The Federal High Court sitting in Abuja has restrained the National Assembly from continuing the trial of a former Chairman of the Economic and Financial crimes Commission (EFCC), Mr. Ibrahim Lamorde, over an alleged diversion of N1 trillion.

The former EFCC boss was invited by the Senate to account for the fund seized from some public office holders, but rather than honour the calls of the lawmakers, he ran to the court to stop his trial.

In a motion exparte dated March 7, Lamorde, through his lawyer, Festus Keyamo, prayed the court to stop the Senate from issuing a warrant of arrest on his client pending the hearing and determination of the suit before the court.

The trial judge, Justice Gabriel Kolawole, after listening to the motion, ordered that, “That a limited order on injunction is hereby granted to restrain the defendants pending when they are heard on the reply to the plaintiff’s motion on notice.

“That the plaintiff’s counsel is hereby directed to obtain a certified true copy of the order in this ruling and shall cause same to be served on the Inspector-General of Police who shall, on the authority of this, refrain to give any effect to any such warrant, which the defendants may have issued against the plaintiff on the simple judicial principle of lis pendens.”

The Senate Committee on Ethics, Privileges and Public Petitions had, on the strength of a petition received against Lamorde forwarded by one Mr.
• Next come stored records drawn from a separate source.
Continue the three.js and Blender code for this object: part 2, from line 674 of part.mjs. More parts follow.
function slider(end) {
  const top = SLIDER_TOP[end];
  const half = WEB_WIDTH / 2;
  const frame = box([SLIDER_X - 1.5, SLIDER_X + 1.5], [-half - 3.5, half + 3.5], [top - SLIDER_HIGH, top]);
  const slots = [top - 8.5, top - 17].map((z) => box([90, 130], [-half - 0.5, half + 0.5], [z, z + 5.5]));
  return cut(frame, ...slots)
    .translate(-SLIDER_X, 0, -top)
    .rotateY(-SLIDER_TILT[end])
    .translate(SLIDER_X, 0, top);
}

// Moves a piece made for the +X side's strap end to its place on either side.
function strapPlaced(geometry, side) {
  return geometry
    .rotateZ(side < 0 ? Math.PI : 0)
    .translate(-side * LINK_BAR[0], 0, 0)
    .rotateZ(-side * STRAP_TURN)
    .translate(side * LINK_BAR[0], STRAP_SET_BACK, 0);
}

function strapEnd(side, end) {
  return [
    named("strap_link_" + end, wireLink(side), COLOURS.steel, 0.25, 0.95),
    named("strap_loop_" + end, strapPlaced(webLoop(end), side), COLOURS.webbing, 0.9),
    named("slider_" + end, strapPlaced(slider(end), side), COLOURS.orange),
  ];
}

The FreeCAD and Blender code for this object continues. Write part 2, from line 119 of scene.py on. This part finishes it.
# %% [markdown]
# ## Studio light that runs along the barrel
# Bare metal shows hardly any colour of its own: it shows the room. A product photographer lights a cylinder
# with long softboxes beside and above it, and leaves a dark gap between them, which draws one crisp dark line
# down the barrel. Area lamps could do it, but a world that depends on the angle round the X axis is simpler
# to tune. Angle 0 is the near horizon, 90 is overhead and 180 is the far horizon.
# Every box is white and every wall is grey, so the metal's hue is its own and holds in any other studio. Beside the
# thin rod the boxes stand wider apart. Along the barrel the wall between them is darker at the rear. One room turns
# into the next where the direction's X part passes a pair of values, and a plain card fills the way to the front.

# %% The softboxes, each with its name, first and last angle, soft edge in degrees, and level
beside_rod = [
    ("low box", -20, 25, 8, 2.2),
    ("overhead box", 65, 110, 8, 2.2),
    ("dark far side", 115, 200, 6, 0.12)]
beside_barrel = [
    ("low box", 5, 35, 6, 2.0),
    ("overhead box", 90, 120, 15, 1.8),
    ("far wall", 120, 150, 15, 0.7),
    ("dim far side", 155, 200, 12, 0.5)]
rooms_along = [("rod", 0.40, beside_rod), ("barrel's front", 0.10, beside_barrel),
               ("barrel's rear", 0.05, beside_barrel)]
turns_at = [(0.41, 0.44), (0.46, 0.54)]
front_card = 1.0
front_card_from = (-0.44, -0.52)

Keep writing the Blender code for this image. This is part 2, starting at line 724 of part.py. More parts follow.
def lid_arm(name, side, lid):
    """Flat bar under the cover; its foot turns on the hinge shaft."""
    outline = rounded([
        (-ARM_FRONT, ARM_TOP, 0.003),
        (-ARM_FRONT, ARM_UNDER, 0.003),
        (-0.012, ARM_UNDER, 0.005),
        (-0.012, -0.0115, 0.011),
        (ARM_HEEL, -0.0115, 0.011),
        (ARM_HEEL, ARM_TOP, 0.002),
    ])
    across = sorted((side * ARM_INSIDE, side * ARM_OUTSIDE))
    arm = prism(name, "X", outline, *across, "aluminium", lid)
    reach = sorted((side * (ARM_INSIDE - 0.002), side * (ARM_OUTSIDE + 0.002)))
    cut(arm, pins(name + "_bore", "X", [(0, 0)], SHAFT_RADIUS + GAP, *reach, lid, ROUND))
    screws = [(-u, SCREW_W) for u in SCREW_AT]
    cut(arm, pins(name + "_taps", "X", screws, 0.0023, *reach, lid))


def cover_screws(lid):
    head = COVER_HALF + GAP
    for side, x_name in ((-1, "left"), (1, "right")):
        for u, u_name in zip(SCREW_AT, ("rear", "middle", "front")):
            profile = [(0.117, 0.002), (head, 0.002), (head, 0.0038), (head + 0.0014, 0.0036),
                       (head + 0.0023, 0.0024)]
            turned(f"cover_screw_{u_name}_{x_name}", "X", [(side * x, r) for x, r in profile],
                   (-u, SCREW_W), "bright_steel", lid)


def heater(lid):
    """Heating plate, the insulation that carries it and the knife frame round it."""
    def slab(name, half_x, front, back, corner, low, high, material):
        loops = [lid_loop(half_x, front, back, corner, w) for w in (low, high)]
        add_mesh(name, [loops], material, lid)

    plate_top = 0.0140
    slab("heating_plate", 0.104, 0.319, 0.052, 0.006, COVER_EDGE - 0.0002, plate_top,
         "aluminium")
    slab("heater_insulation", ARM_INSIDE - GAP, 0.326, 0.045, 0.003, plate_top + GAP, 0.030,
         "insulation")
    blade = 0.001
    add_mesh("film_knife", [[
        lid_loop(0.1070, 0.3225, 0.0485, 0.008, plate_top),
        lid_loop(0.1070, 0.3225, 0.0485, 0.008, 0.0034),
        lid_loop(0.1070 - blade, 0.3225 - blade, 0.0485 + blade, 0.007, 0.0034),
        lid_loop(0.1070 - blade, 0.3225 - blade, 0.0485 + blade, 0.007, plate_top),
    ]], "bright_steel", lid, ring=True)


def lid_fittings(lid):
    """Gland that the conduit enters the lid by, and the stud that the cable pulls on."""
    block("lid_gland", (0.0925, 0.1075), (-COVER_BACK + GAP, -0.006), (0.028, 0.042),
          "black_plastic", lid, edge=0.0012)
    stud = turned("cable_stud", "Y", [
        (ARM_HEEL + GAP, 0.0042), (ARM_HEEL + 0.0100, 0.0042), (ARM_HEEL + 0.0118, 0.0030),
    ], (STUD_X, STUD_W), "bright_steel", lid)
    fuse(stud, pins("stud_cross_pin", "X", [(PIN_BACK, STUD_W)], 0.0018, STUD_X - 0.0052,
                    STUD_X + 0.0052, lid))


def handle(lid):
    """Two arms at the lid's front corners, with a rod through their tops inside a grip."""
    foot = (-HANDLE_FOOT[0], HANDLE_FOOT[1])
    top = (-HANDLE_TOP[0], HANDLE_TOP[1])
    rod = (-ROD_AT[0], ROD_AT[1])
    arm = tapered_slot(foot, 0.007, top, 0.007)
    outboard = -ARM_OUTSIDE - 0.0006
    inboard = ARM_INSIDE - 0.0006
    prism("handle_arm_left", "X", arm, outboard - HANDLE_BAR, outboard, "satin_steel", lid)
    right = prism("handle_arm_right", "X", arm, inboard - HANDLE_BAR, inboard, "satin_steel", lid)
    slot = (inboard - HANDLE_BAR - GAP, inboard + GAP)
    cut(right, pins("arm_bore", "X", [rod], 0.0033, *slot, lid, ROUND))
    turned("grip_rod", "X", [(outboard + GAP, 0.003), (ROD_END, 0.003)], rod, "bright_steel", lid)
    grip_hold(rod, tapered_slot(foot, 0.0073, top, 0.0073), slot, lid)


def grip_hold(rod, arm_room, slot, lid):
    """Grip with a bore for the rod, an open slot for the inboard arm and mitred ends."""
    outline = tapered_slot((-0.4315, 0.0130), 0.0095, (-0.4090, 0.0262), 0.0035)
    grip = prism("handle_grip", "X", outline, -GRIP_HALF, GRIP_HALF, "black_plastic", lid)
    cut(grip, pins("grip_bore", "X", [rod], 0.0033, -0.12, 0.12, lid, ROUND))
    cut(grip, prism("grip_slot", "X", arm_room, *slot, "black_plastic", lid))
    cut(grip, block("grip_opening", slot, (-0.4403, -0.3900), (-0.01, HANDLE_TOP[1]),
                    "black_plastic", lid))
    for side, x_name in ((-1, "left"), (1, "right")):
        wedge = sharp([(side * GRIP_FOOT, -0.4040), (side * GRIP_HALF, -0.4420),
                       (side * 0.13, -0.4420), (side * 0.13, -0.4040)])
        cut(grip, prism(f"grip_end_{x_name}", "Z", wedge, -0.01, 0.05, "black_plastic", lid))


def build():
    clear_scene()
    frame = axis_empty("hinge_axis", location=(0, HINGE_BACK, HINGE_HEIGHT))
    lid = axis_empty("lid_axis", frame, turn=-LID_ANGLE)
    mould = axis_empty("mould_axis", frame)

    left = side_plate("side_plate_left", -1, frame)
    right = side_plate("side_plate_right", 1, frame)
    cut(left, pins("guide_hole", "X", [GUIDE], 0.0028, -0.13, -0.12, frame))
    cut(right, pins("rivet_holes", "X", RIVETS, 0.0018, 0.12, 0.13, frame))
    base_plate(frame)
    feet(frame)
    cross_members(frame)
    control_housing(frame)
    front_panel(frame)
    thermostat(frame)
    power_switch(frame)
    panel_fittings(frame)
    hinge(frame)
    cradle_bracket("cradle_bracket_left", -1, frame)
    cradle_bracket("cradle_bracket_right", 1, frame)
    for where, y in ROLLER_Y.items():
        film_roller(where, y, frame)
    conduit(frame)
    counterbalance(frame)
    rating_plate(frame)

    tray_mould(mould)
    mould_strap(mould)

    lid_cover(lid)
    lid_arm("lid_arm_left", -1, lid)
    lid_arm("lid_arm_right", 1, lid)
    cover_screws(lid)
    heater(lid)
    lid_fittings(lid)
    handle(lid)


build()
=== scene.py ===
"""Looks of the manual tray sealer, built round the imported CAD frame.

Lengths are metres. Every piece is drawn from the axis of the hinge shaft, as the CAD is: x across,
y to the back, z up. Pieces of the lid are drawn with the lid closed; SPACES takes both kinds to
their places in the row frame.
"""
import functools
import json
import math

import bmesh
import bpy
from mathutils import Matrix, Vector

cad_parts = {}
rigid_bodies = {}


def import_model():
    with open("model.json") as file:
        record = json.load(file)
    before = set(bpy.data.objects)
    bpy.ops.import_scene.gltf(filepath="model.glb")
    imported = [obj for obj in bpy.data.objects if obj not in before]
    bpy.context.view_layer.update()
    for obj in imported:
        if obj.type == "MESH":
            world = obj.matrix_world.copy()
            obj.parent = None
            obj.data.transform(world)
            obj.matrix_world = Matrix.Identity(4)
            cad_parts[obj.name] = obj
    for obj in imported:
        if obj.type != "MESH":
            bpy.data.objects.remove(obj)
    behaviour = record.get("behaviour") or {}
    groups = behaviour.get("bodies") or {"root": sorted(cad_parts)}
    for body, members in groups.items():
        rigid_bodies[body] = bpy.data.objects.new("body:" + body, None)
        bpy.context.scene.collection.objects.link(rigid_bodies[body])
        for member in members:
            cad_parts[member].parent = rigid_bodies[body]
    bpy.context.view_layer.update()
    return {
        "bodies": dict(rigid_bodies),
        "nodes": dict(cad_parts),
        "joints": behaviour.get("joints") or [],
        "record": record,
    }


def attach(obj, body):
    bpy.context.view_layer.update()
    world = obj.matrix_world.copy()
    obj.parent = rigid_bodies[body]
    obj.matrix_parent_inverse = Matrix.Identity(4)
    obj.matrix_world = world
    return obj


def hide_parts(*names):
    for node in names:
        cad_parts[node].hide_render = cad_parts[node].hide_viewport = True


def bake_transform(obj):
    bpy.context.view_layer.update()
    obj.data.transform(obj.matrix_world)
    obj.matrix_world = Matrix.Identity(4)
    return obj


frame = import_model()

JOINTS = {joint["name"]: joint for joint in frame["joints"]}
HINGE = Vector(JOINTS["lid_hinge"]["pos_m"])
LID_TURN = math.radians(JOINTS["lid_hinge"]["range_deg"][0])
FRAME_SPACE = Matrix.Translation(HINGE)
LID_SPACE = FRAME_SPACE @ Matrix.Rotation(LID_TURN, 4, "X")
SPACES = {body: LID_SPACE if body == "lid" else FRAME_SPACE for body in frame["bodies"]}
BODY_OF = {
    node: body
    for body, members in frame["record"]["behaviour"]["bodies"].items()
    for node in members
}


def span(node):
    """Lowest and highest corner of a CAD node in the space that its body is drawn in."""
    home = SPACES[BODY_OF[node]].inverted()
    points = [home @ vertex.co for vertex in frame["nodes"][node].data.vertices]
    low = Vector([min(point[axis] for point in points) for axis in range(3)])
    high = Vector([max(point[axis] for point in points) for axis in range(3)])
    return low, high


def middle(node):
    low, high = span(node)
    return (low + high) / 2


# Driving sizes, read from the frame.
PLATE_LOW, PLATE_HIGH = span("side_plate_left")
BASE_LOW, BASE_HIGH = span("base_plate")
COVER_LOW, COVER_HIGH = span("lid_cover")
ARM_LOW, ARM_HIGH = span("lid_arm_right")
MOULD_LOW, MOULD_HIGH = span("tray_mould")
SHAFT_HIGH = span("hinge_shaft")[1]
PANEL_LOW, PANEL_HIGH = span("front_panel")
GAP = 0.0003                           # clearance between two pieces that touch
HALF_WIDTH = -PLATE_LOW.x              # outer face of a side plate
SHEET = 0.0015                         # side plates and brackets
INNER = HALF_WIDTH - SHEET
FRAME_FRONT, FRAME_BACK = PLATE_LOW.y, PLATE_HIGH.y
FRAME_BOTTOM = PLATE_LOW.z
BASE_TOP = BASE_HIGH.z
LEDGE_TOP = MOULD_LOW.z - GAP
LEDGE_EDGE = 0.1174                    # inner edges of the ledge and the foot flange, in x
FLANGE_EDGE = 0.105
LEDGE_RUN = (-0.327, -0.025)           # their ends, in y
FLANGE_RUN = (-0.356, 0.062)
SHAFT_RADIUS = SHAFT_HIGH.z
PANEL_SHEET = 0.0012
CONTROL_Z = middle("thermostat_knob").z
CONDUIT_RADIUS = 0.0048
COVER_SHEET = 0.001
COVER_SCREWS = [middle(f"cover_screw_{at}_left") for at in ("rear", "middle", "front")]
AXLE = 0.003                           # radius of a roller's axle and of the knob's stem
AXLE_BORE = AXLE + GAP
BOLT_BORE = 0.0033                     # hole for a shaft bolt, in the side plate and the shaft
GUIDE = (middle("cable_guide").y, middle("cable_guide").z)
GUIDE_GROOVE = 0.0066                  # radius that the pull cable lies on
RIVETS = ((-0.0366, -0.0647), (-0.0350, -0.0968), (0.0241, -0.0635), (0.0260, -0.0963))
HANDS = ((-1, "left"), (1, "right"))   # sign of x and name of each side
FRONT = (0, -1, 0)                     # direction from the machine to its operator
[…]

George Uboh, bearing an accusation of over N1 trillion fraud in the agency, invited both the petitioner and Lamorde to appear before it through separate letters.

The fraud reportedly carried out by Larmode was said to have dated back to his days as the Director of Operations of the EFCC between 2003 and 2007, as well as an acting chairman of the commission between June 2007 and May 2008.

Uboh, Chief Executive Officer of Panic Alert Security Systems, a security firm, in his petition dated July 31, 2015, accused Lamorde of some specific instances of under-remittance of funds and making secret of recovered loots from criminal suspects.

He told the Senate that he would make available “overwhelming evidence” to back his claims against Lamorde.

Uboh also claimed that the EFCC had not accounted for “offshore recoveries” and that “over half of the assets seized from suspects are not reflecting in EFCC exhibit records.”